Keberadaan para pengusaha dalam menentukan kebijakan hukum di Negara Indonesia dapat dilakukan secara langsung ataupun tidak langsung. Secara langsung mungkin dilakukan dengan cara bergabung di partai politik tertentu dengan kekuatan uang para pengusaha maka mereka bisa masuk menjadi anggota legislative dan membuat kebijakan-kebijakan yang dituangkan dalam bentuk undang-undang, sedangkan secara tidak langsung dapat berupa melakukan investasi terhadap seseorang untuk menjadi aparatur Negara, ataupun berinvestasi pada partai politik sehingga ketika calonnya tersebut menang maka para pengusaha-pengusa dapat meminta untung misalnya dalam bentuk lobi-lobi politik di DPR dalam pembentukan perundang-undangan, pengurangan pajak, ataupun pemudahan izin-izin tertentu, dan lain sebagainya.

1. Partai Politik.

Partai  politik merupakan elemen dan pilar penting dalam pembangunan demokrasi yang berkedaulatan rakyat.
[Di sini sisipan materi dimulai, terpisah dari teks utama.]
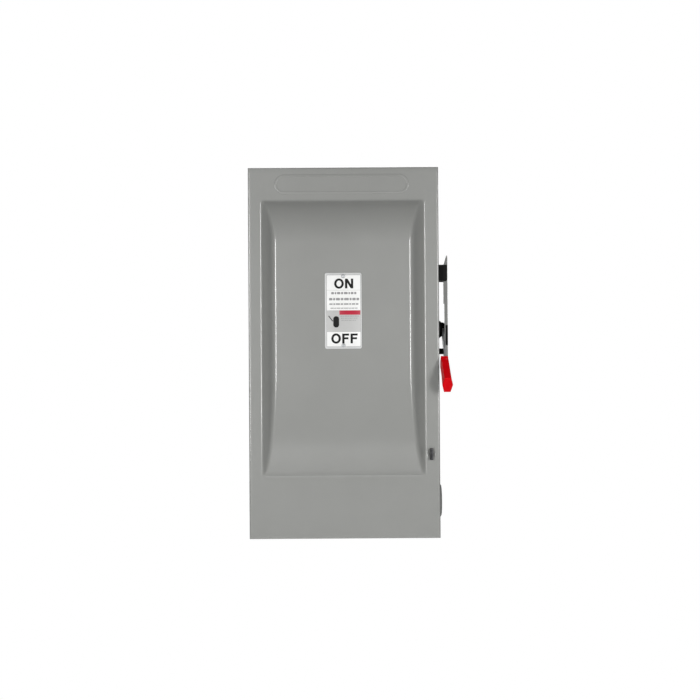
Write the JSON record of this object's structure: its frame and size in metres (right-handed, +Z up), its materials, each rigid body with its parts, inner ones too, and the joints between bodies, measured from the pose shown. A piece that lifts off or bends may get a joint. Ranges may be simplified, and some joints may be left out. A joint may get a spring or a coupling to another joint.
{
  "type": "ac disconnect switch box",
  "caption": "Wall-hung grey sheet-steel disconnect switch with a domed hinged door, a side lever with a red grip, and fused blade switch poles inside.",
  "frame": {"origin": "on the wall, at the middle of the enclosure's flat back", "axes": "+X to the right seen from the front, +Y into the wall, +Z up; the door faces -Y"},
  "size_m": [0.4101, 0.2148, 0.75],
  "materials": {
    "grey_paint": "semi-gloss grey enamel",
    "zinc_steel": "zinc plated",
    "label_face": "printed laminate",
    "black_plastic": "moulded black",
    "red_grip": "moulded red",
    "red_fibre": "vulcanised fibre",
    "black_phenolic": "moulded phenolic",
    "clear_sheet": "clear polycarbonate",
    "aluminium": "tin plated",
    "copper": "bare copper",
    "fuse_tube": "glass-melamine tube"
  },
  "bodies": {
    "enclosure": {"enclosure_wrapper": "grey_paint", "top_endwall": "grey_paint", "bottom_endwall": "grey_paint", "padlock_plate": "grey_paint", "hinge_upper_body_leaf": "zinc_steel", "hinge_upper_pin": "zinc_steel", "hinge_lower_body_leaf": "zinc_steel", "hinge_lower_pin": "zinc_steel", "mechanism_frame": "zinc_steel", "operating_spring": "zinc_steel", "handle_bearing": "black_plastic", "on_stop_block": "black_plastic", "off_stop_pin": "black_plastic", "plate_spacer": "black_plastic", "edge_guard": "black_plastic", "switch_base": "black_phenolic", "ground_bar": "aluminium", "line_jaw_1": "copper", "blade_hinge_1": "copper", "lower_clip_1": "copper", "line_lug_1": "aluminium", "load_lug_1": "aluminium", "arc_chute_1": "black_phenolic", "fuse_1": "fuse_tube", "line_jaw_2": "copper", "blade_hinge_2": "copper", "lower_clip_2": "copper", "line_lug_2": "aluminium", "load_lug_2": "aluminium", "arc_chute_2": "black_phenolic", "fuse_2": "fuse_tube", "line_jaw_3": "copper", "blade_hinge_3": "copper", "lower_clip_3": "copper", "line_lug_3": "aluminium", "load_lug_3": "aluminium", "arc_chute_3": "black_phenolic", "fuse_3": "fuse_tube"},
    "door": {"door_panel": "grey_paint", "label_plate": "label_face", "label_rivet_upper": "zinc_steel", "label_rivet_lower": "zinc_steel", "hinge_upper_door_leaf": "zinc_steel", "hinge_lower_door_leaf": "zinc_steel", "door_catch": "zinc_steel"},
    "latch": {"latch_screw": "zinc_steel", "latch_pawl": "zinc_steel"},
    "handle": {"handle_lever": "zinc_steel", "handle_grip": "red_grip", "handle_shaft": "zinc_steel", "crank": "zinc_steel", "interlock_hook": "zinc_steel", "interlock_pin": "zinc_steel"},
    "link": {"drive_link": "zinc_steel"},
    "rotor": {"rotor_crossbar": "red_fibre", "blade_1": "copper", "blade_2": "copper", "blade_3": "copper"},
    "shield": {"line_shield": "clear_sheet"}
  },
  "joints": [
    {"name": "door_hinge", "type": "hinge", "parent": "enclosure", "child": "door", "pos_m": [-0.191, -0.132, 0], "axis": [0, 0, -1], "range_deg": [0, 120]},
    {"name": "latch_turn", "type": "hinge", "parent": "door", "child": "latch", "pos_m": [0.175, -0.145, -0.205], "axis": [0, 1, 0], "range_deg": [0, 90]},
    {"name": "handle_pivot", "type": "hinge", "parent": "enclosure", "child": "handle", "pos_m": [0.19, -0.075, 0.048], "axis": [-1, 0, 0], "range_deg": [0, 90]},
    {"name": "link_pivot", "type": "hinge", "parent": "handle", "child": "link", "pos_m": [0.159, -0.09729, 0.02793], "axis": [-1, 0, 0], "range_deg": [-90, 0]},
    {"name": "rotor_pivot", "type": "hinge", "parent": "enclosure", "child": "rotor", "pos_m": [0, -0.062, 0.11], "axis": [-1, 0, 0], "range_deg": [0, 90]},
    {"name": "shield_slide", "type": "slide", "parent": "enclosure", "child": "shield", "axis": [0, 0, 1], "range_m": [0, 0.03]}
  ],
  "couplings": [
    {"joint": "link_pivot", "follows": "handle_pivot", "ratio": -1},
    {"joint": "rotor_pivot", "follows": "handle_pivot", "ratio": 1}
  ]
}
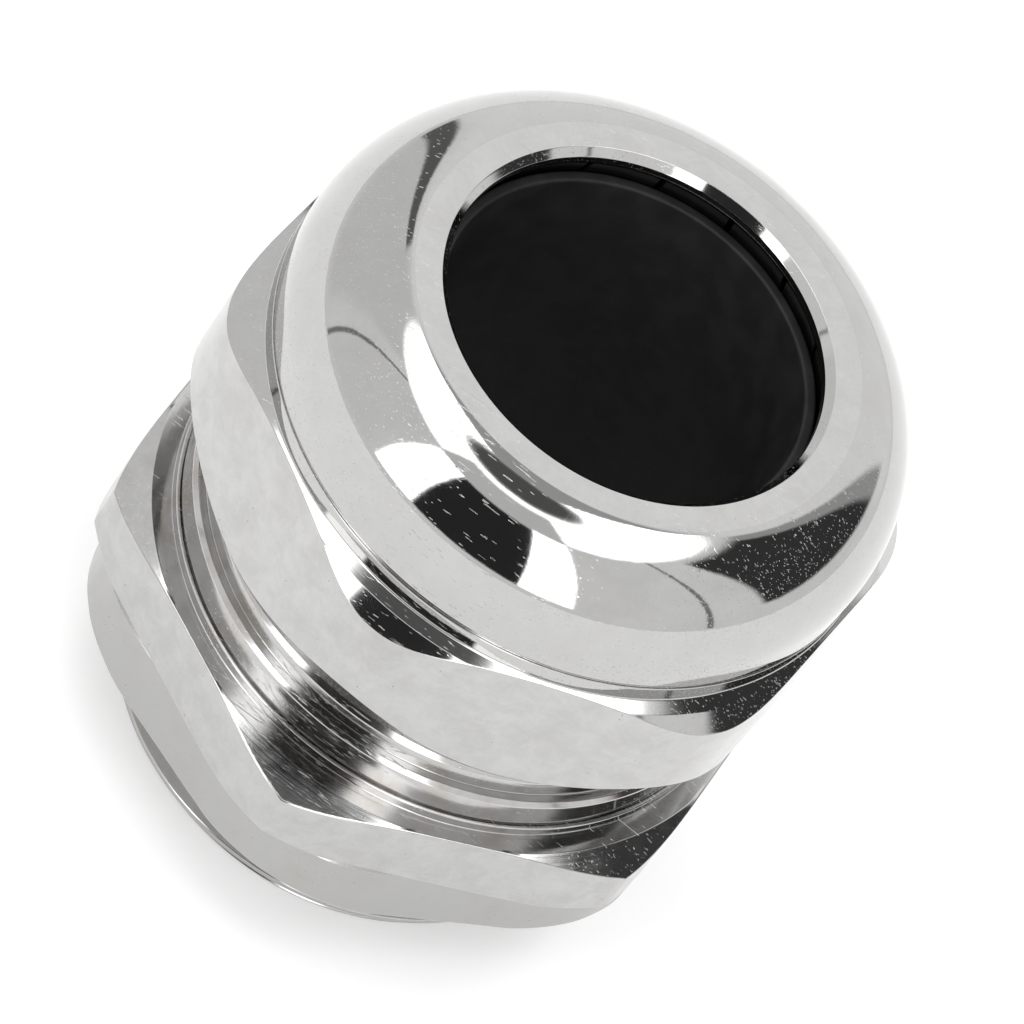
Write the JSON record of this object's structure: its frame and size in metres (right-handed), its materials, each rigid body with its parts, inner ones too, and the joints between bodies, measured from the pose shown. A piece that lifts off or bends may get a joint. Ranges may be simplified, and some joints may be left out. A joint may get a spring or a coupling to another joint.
{
  "type": "cable gland",
  "caption": "Metric cable gland: hexagonal body and domed nut in plated brass, fingered clamp and rubber seal round the cable, entry thread with locknut.",
  "frame": {"origin": "centre of the entry thread's end face, the lowest point", "axes": "+Z along the cable axis, from the entry thread to the domed nut; corners of the body's hexagon on +Y and -Y"},
  "size_m": [0.031, 0.034, 0.0326],
  "materials": {
    "nickel_plated_brass": "bright nickel plate over turned and milled brass",
    "black_nylon": "glossy moulded nylon",
    "black_rubber": "matte moulded rubber"
  },
  "bodies": {
    "gland_body": {"gland_body": "nickel_plated_brass"},
    "clamp": {"clamping_claw": "black_nylon", "seal_insert": "black_rubber"},
    "dome_nut": {"dome_nut": "nickel_plated_brass"},
    "o_ring": {"flange_o_ring": "black_rubber"},
    "locknut": {"locknut": "nickel_plated_brass"}
  },
  "joints": [
    {"name": "clamp_lift", "type": "slide", "parent": "gland_body", "child": "clamp", "axis": [0, 0, 1], "range_m": [0, 0.0073]},
    {"name": "nut_turn", "type": "hinge", "parent": "clamp", "child": "dome_nut", "pos_m": [0, 0, 0.0256], "axis": [0, 0, 1], "range_deg": [0, 1740]},
    {"name": "o_ring_slide", "type": "slide", "parent": "gland_body", "child": "o_ring", "axis": [0, 0, -1], "range_m": [0, 0.0049]},
    {"name": "locknut_turn", "type": "hinge", "parent": "o_ring", "child": "locknut", "pos_m": [0, 0, 0.007], "axis": [0, 0, -1], "range_deg": [0, 1170]}
  ],
  "couplings": [
    {"joint": "clamp_lift", "follows": "nut_turn", "m_per_rad": 0.00023873},
    {"joint": "o_ring_slide", "follows": "locknut_turn", "m_per_rad": 0.00023873}
  ]
}
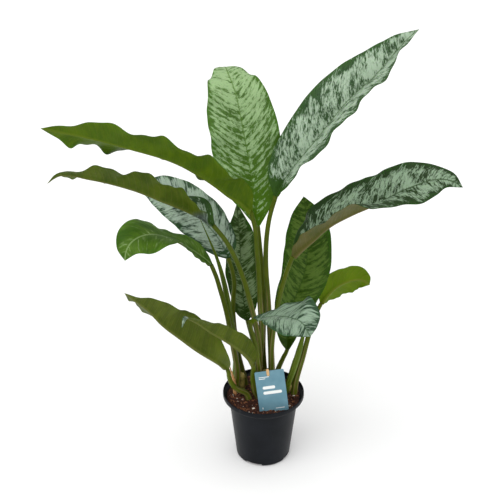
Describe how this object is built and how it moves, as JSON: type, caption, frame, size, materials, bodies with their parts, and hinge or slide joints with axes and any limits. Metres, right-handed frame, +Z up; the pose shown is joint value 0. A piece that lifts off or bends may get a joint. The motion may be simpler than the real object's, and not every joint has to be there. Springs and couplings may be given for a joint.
{
  "type": "potted chinese evergreen",
  "caption": "Leafy aglaonema with long-stalked, silver-marked pointed leaves, growing in a round tapered plastic nursery pot with a label card on a stick.",
  "frame": {"origin": "centre of the pot's flat underside, on the surface that it stands on", "axes": "+Z up along the pot's axis; -Y is the front, where the label card faces; +X is to the right seen from the front"},
  "size_m": [0.513, 0.325, 0.6355],
  "materials": {
    "pot_plastic": "dull charcoal black, moulded",
    "potting_soil": "loose, dark reddish brown",
    "silver_leaf": "satin, silver grey marked with green",
    "green_leaf": "satin green",
    "leaf_stalk": "satin olive green",
    "cane": "dull, yellow tan",
    "dry_sheath": "papery, orange tan",
    "label_card": "matt blue grey with plain pale marks",
    "stick_wood": "bare pale wood"
  },
  "bodies": {
    "root": {"pot": "pot_plastic", "soil": "potting_soil", "cane_left": "cane", "cane_centre": "cane", "cane_right": "cane", "stalk_centre_back": "leaf_stalk", "leaf_centre_back": "silver_leaf", "stalk_upper_right": "leaf_stalk", "leaf_upper_right": "silver_leaf", "stalk_right": "leaf_stalk", "leaf_right": "silver_leaf", "stalk_upper_left": "leaf_stalk", "leaf_upper_left": "silver_leaf", "stalk_left": "leaf_stalk", "leaf_left": "silver_leaf", "stalk_left_behind": "leaf_stalk", "leaf_left_behind": "silver_leaf", "stalk_dark_upright": "leaf_stalk", "leaf_dark_upright": "silver_leaf", "stalk_right_behind": "leaf_stalk", "leaf_right_behind": "green_leaf", "stalk_right_low": "leaf_stalk", "leaf_right_low": "green_leaf", "stalk_front": "leaf_stalk", "leaf_front": "silver_leaf", "stalk_lower_left": "leaf_stalk", "leaf_lower_left": "silver_leaf", "stalk_low_centre": "leaf_stalk", "leaf_low_centre": "silver_leaf", "stalk_left_arching": "leaf_stalk", "leaf_left_arching": "green_leaf", "spear_left": "green_leaf", "spear_right": "green_leaf", "dry_sheath": "dry_sheath", "label_card": "label_card", "label_stick": "stick_wood"}
  },
  "joints": []
}
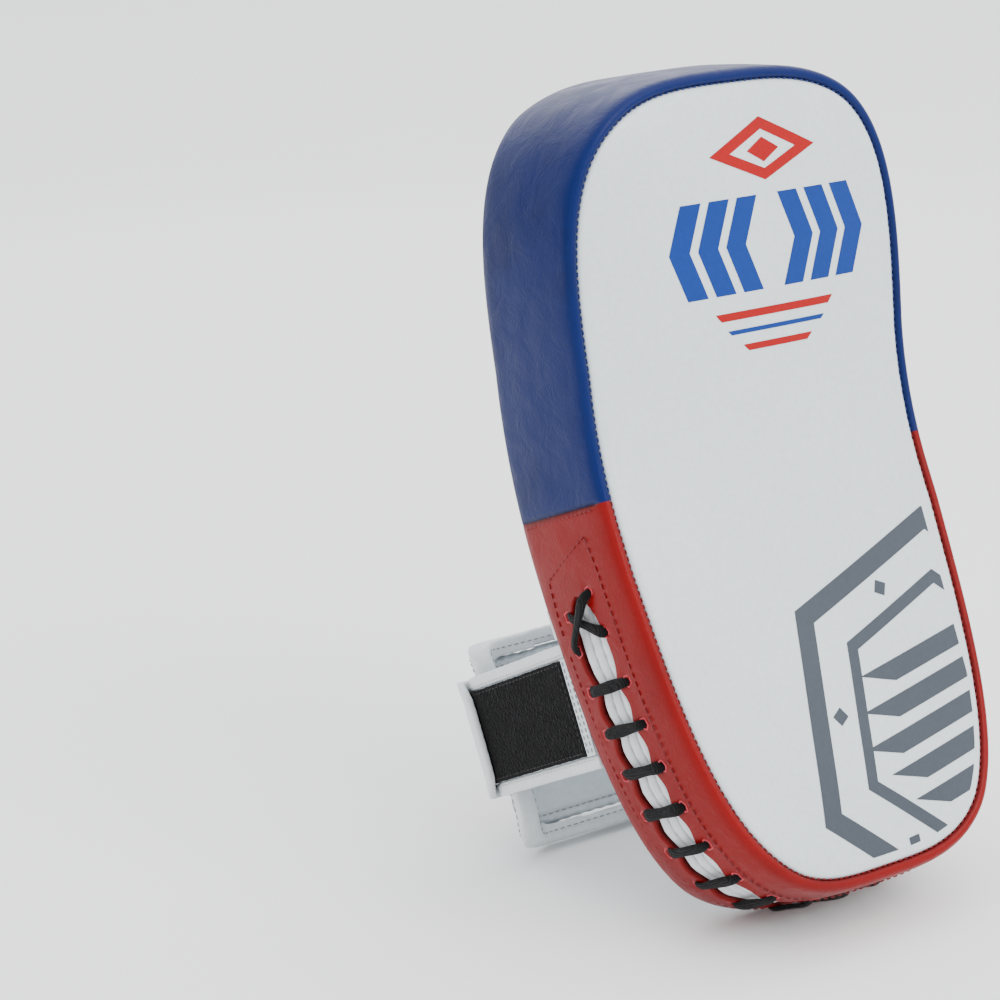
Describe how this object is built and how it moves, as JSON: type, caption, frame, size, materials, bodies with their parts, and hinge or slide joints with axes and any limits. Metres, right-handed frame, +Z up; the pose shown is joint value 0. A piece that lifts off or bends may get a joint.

Peranan partai politik ini merupakan subjek yang mengerakkan arah dan kendali kebijakan rakyat. Sebagai sarana politik , partai politik sejauh ini telah kelilingi oleh investasi-investasi politik yang membuat partai politik terdegradasi karena cenderung didikte sponsor- sponsor pendalang dana partai.

Kebutuhan dana dalam membiayai kehidupan partai inilah yang membuat pengurus partai politik berusaha mendalang dana besar- besaran dengan mengandeng para pengusaha masuk dalam jajaran pengurus partai politik.

Maraknya pengusaha yang masuk ke jajaran pengurus partai politik menimbulkan sejumlah polemik dan pertanyaan besar karena dalam benak pengusaha adalah kepentingan dan keuntungan serta lebih mengesampingkan orientasi dan tujuan partai politik dalam mensejahterahkan rakyat. Kehadiran pengusaha yang terlibat dalam perpolitikan melalui masuknya pengusaha ke dalam jajaran pengurus partai politik bisa juga disinyalir mencari kekuasaan agar memperlancar dan mempelebar sayap bisnis.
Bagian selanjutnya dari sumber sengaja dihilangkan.